Skywatchers spent much of Wednesday watching the progress of two satellites which were rapidly approaching each other. A collision seemed unlikely earlier in the day, but as the hours passed, the odds that the two outdated machines would crash into each other steadily climbed.
Originally estimated to be far less than a 1% chance, subsequent observations revealed that the likelihood of a collision was more like 5%, which is a whole lot higher than anyone would be comfortable with. That’s especially true since the location where the two spacecraft would have collided would have been directly over the city of Pittsburgh.
Thankfully, after the satellites made their way into the would-be crash zone, observers were unable to spot any new debris or evidence that a collision took place. That’s incredibly good news since a strike between the two machines could have generated an untold amount of space debris that could have posed a problem for future missions into space and even ground-based observations.
Thankfully our latest data following the event shows no evidence of new debris. To be sure, we will perform a further assessment upon the next pass of both objects over Kiwi Space Radar occurring later tonight.

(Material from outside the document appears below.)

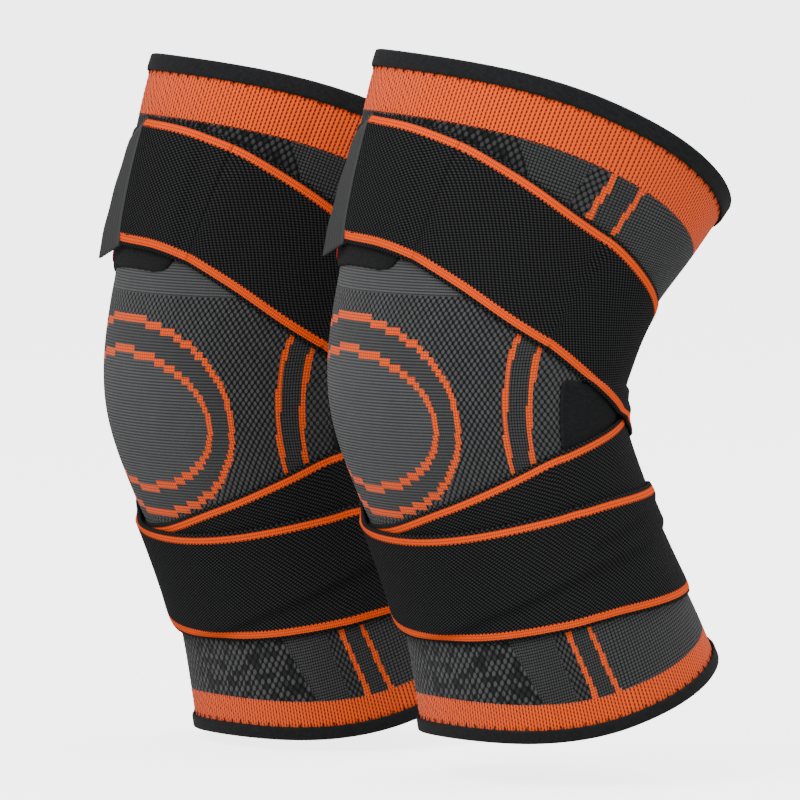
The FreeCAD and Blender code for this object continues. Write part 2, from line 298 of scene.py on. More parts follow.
def cloth_material(name, roughness, sheen):
    """New material: its tree, its shader node and itself."""
    material = bpy.data.materials.new(name)
    material.use_nodes = True
    shader = material.node_tree.nodes["Principled BSDF"]
    shader.inputs["Roughness"].default_value = roughness
    shader.inputs["Specular IOR Level"].default_value = 0.08
    shader.inputs["Sheen Weight"].default_value = sheen
    shader.inputs["Sheen Roughness"].default_value = 0.5
    return material, shader, Wire(material.node_tree)


def connect(shader, colour, relief, depth):
    """Feeds a shader its colour and its bumps, `depth` metres tall."""
    tree = colour.tree
    tree.links.new(colour.socket, shader.inputs["Base Color"])
    bump = colour.node("ShaderNodeBump", None, {"Strength": 1.0, "Distance": depth, "Height": relief})
    tree.links.new(bump.socket, shader.inputs["Normal"])


def chart_wires(root, chart):
    """The two coordinates of a texture grid."""
    uv = root.node("ShaderNodeUVMap", {"uv_map": chart})
    return tuple(uv.node("ShaderNodeSeparateXYZ", None, {0: uv}, output) for output in (0, 1))


def ovals(u, v, width, height):
    """Relief of oval bumps, every other row set half a bump along."""
    nearest = None
    for shift in (0.0, 0.5):
        x = (u / width + shift).fraction() - 0.5
        y = (v / height + shift).fraction() - 0.5
        distance = x * x + y * y
        nearest = distance if nearest is None else nearest.at_most(distance)
    return 1 - 4 * nearest


def pebbles(u, v, width, height):
    """Relief of uneven oval bumps, some of them missing."""
    tallest = None
    for shift in (0.0, 0.5):
        column = u / width + shift
        row = v / height + shift
        x = column.fraction() - 0.5
        y = row.fraction() - 0.5
        share = 0.2 + 0.8 * cell_noise(column + 17 * shift, row, 1.0, 1.0).ramp(0.15, 0.5)
        bump = (1 - 4 * (x * x + y * y)).ramp(0.45, 0.95) * share
        tallest = bump if tallest is None else tallest.at_least(bump)
    return tallest


def squares(u, v, width, height):
    """Relief of a grid of small square bumps."""
    x = abs((u / width).fraction() - 0.5) * 2
    y = abs((v / height).fraction() - 0.5) * 2
    return ((1 - x**3) * (1 - y**3)).ramp(0.15, 0.9)


def cell_noise(u, v, width, height):
    """A random value for each cell of a grid."""
    cell = u.node("ShaderNodeCombineXYZ", None, {0: (u / width).floor(), 1: (v / height).floor()})
    return cell.node("ShaderNodeTexWhiteNoise", {"noise_dimensions": "2D"}, {"Vector": cell})


MM_PER_DEGREE = 1.082
GIRTH = 360 * MM_PER_DEGREE
WALE = GIRTH / 410
COURSE = 1.3
BUMP_WIDTH = GIRTH / 150
BUMP_HEIGHT = 3.6
PEBBLE_WIDTH = GIRTH / 140
PEBBLE_HEIGHT = 4.2
LOWER_PEBBLE_WIDTH = GIRTH / 108
LOWER_PEBBLE_HEIGHT = 4.4
CUFF_WALE = GIRTH / 260
CUFF_COURSE = 1.7
STEP_UP = 2.4
ORANGE = (1.0, 0.105, 0.008, 1)
# Painted shade: the orange yarn as it looks in shade, laid into the knit's hollows
ORANGE_SHADED_GAP = (0.13, 0.006, 0.001, 1)
GREY = (0.068, 0.069, 0.071, 1)
# Painted shade: the grey yarn as it looks in shade, laid into the knit's hollows
GREY_SHADED_GAP = (0.005, 0.0052, 0.0056, 1)
TOP_CUFF = 25.5
BOTTOM_CUFF = 14.6
# Side channel: turn of its middle by height
CHANNEL = [(-124, 82.5), (-95, 77.5), (-20, 78), (0, 79), (25, 80), (79, 90), (100, 93)]
CHANNEL_HALF = 5.0
LINE_HALF_WIDTH = 1.2
# Pebbled grip areas at the front: where they start by height, and their half turns
UPPER_GRIP = 98.0
UPPER_GRIP_FALL = 0.5
UPPER_GRIP_HALF_TURN = 60.0
UPPER_GRIP_WAVE = 4.0
UPPER_GRIP_WAVELENGTH = 6.0
LOWER_GRIP = -75.0
LOWER_GRIP_HALF_TURN = 44.0
LOWER_GRIP_LEVEL = -91.0
LOWER_GRIP_SPREAD = 0.38
# Ribbed band above the kneecap: lowest and highest height, and half turn
RIBBED_BAND = (49.0, 64.0, 70.0)
BAND_BESIDE_CHANNEL = 13.5
# Lines round the kneecap: middle height, half height and half turn
OUTER_RING = (-4.0, 42.0, 54.0)
INNER_RING = (-5.2, 29.2, 44.5)


def to_stitch(value, size):
    """Middle of the stitch that a place falls in."""
    return ((value / size).floor() + 0.5) * size


def inside_ellipse(u, v, ellipse):
    """1 inside an ellipse of middle height, half height and half turn."""
    middle, half_height, half_turn = ellipse
    return (u / (half_turn * MM_PER_DEGREE)) ** 2 + ((v - middle) / half_height) ** 2 < 1


def knitted_ellipse(u, v, ellipse):
    """Line round an ellipse, worked in whole courses where flat and whole wales where steep."""
    middle, half_height, half_turn = ellipse
    half_width = half_turn * MM_PER_DEGREE
    x = to_stitch(u, 2 * WALE) / half_width
    level = to_stitch(half_height * (1 - x * x).at_least(0) ** 0.5, STEP_UP)
    flat = (abs(abs(v - middle) - level) < 1.65) * (abs(x) < 0.94)
    y = to_stitch(v - middle, STEP_UP) / half_height
    reach = to_stitch(half_width * (1 - y * y).at_least(0) ** 0.5, WALE)
    steep = (abs(abs(u) - reach) < 1.25) * (abs(y) < 0.9)
    return flat.at_least(steep)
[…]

— LeoLabs, Inc. (@LeoLabs_Space) January 30, 2020
You might not imagine space junk to be a major concern since it’s easy to think of the area around Earth as being incredibly large and open. Unfortunately, that’s not really the case, and groups like NASA and the ESA have to constantly monitor countless objects that are drifting around our planet.
The risks that space junk poses are many, including interfering with the deployment of new satellites and even potentially damaging crewed spacecraft like the International Space Station. A relatively small chunk of debris could easily cause a whole lot of damage to a fast-moving spacecraft, and scientists from many countries are working on coming up with solutions to the growing problem.